How America's Gun Industry Is Tied To The NRA
SARAH MCCAMMON, HOST:
After every mass shooting, a debate unfolds. There are some voices that by now we're used to hearing. There's the gun control camp, the NRA. But one sector that is typically quiet is the gun industry. According to the Bureau of Alcohol Tobacco and Firearms, the American gun industry manufactured more than 11 million firearms for domestic consumption in 2016.
To better understand the business of guns, I spoke to Josh Sugarmann. He's executive director of the Violence Policy Center, a gun control advocacy group that has researched the firearms industry and its ties to the NRA. I asked him to start by giving me a snapshot of the American gun industry.
JOSH SUGARMANN: Well, the most striking aspect of the gun industry is its opaque nature. We know that there are, you know, your sort of legacy manufacturers - like Smith & Wesson, Sturm, Ruger, Remington. And we know the types of guns that they make, broken up by firearm category. But what's striking about the industry is how little we know.
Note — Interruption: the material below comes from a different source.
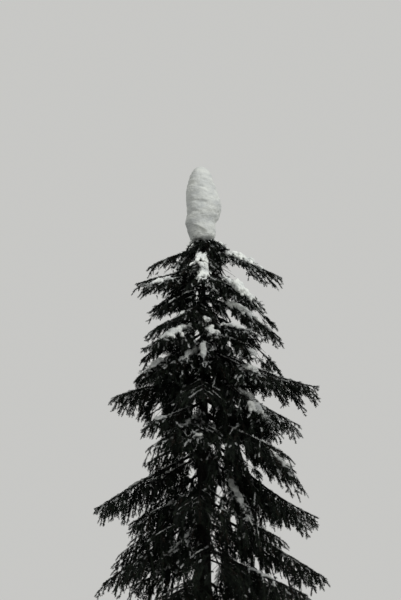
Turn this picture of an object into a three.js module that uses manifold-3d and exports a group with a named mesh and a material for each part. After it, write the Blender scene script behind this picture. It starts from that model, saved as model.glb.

MCCAMMON: Major retailers like Walmart and Dick's Sporting Goods have recently taken steps to limit their own sales of firearms. But even before the Parkland shooting, Remington, one of the oldest gun makers in America, announced plans to file for bankruptcy. So I'm wondering how is the industry, as a whole, doing?
SUGARMANN: The industry's history is one of peaks and valleys. And now they're running into a very deep valley. The industry is constantly trying to find the next big thing to sell to this traditional cohort of gun owners who are aging white males who are dying off. And to borrow a phrase from the tobacco industry, they're not finding the replacement shooters to take their place. At the same time, they work to exploit any opportunity to sell guns whether it's passage of a gun control law, whether it's the election of Barack Obama - his re-election, whether it's 9/11.
One of the most drastic miscalculations the industry made was they assumed that Hillary Clinton was going to win the presidency. So when she didn't, the sales demand dropped precipitously. And that's why you're seeing the situation today with these leading gun manufacturers.
MCCAMMON: So what does that mean for the total market?
SUGARMANN: It means that the industry has to go find new markets. And once again, following a trail blazed by the tobacco industry, they're continuing to focus on women and also now very aggressively targeting children.
MCCAMMON: I mean, they can't sell guns to children. So you're talking about promoting them for future. I mean, how does that look when it comes to kids?
SUGARMANN: Children can't buy guns, but their parents can buy guns for them. You have efforts from groups like National Sports Foundation where they work to actually get what they call youth ambassadors at the grade-school level to come in and bring children into the gun culture by introducing the firearms and discussing, you know, what they view as the merits of gun activity.
MCCAMMON: I want to ask you about how industry interests are represented in Washington. Is there a significant lobbying presence on behalf of the gun industry? Or is it mostly relying on the NRA?
SUGARMANN: Today's National Rifle Association is essentially a de facto trade association masquerading as a shooting sports foundation. So the NRA does the bulk of lobbying for the industry. You know, you hear the NRA talking about their opposition to an assault weapons ban, their opposition to raising the age for the purchase of a long gun from 18 to 21 years of age. And they try to frame it in terms of freedom and history and, you know, sort of the sacred nature of firearms.
Well, the reality is that's bad for the industry to pass those laws. If you ban assault weapons, that wipes out what they rely on as a recent profit center. If you raise the age for purchase of a long gun, which includes assault rifles, then you add three more years to the timeframe before a young person can buy a gun. So it's very important to understand the political battle in terms of the interests of the industry and in terms of marketing.
MCCAMMON: That's Josh Sugarmann, executive director of the Violence Policy Center. Thank you.
SUGARMANN: Thank you.
MCCAMMON: We reached out to the NRA. And they responded to say, quote, "we are a single-issue membership organization dedicated to protecting the Second Amendment rights of law-abiding citizens. We represent over 5 million members from all 50 states. We do not represent the industry, nor do we lobby on behalf of their interests."